We also enjoyed the Diekemper Gallery of Pre-Columbian Art, which had some amazing artwork from Colombia and Panama. Several display cases held handmade pottery with designs incised into the clay, some zoomorphic (animal-shaped) objects, and human-shaped “rattle figures” that contain a small pebble or clay ball inside, all dating from between 300 and 1400.

But a wonderful surprise at the Diekemper Gallery exhibit was the gold and beaded jewelry from the Tairona and Sinú people of Colombia. There were some amazingly crafted gold necklaces and earrings with figurative design elements. Only a few pieces have survived intact, as most of the gold objects from Costa Rica, Panama and Colombia were sent to the Old World after being melted into ingots for easier shipping. Also on display were necklaces with beads made from gemstones such as carnelian, rock crystal quartz, jasper and jadeite. These were made by the Tairona people, who were masters of bead production. Much of the pre-Columbian jewelry was made not in pure gold, but in an alloy of gold and copper the Spanish Conquistadors called “tumbaga”. The gold-to-copper ratio of this alloy was not exact.

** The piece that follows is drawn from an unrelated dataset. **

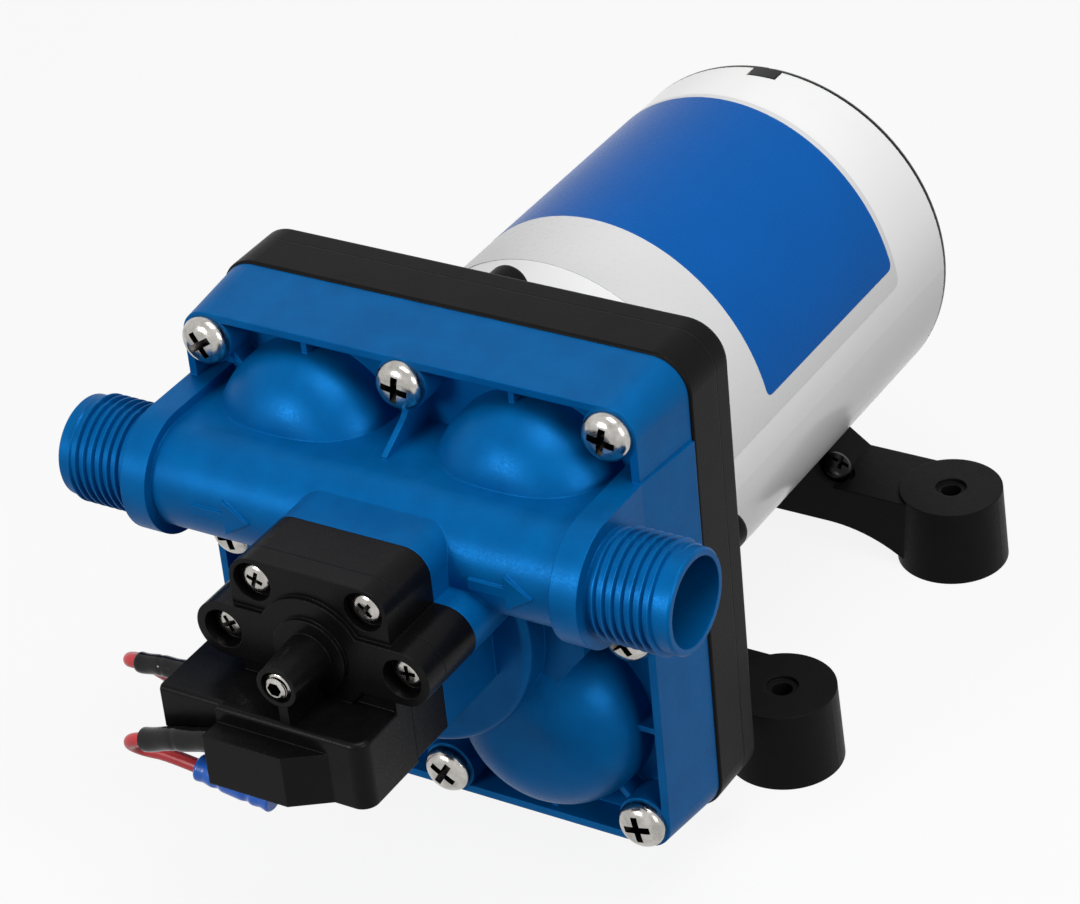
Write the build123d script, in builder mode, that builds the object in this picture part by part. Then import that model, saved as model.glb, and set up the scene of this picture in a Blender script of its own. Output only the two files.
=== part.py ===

Tumbaga was easily worked, had a low melting point, and was more durable than pure gold. The gold surface was treated with an acid, like citric acid, and then heated, a process called “depletion gilding” or “surface enrichment”. This treatment removed the copper from the surface and left a rough layer of nearly pure gold that could be polished to a shiny finish.

If You Go

We finished our museum stroll through the temporary “Puttin’ On the Ritz” exhibit of evening attire. These gorgeous evening gowns and suits, which date from between 1840 and 1979, were worn by women and men in Texas for special occasions.

The Museum of Texas Tech University is located at 3301 4th Street in Lubbock. Admission to the museum is free, and it is open every day except Monday. Next door, the Moody Planetarium offers daily shows to the public for a nominal fee.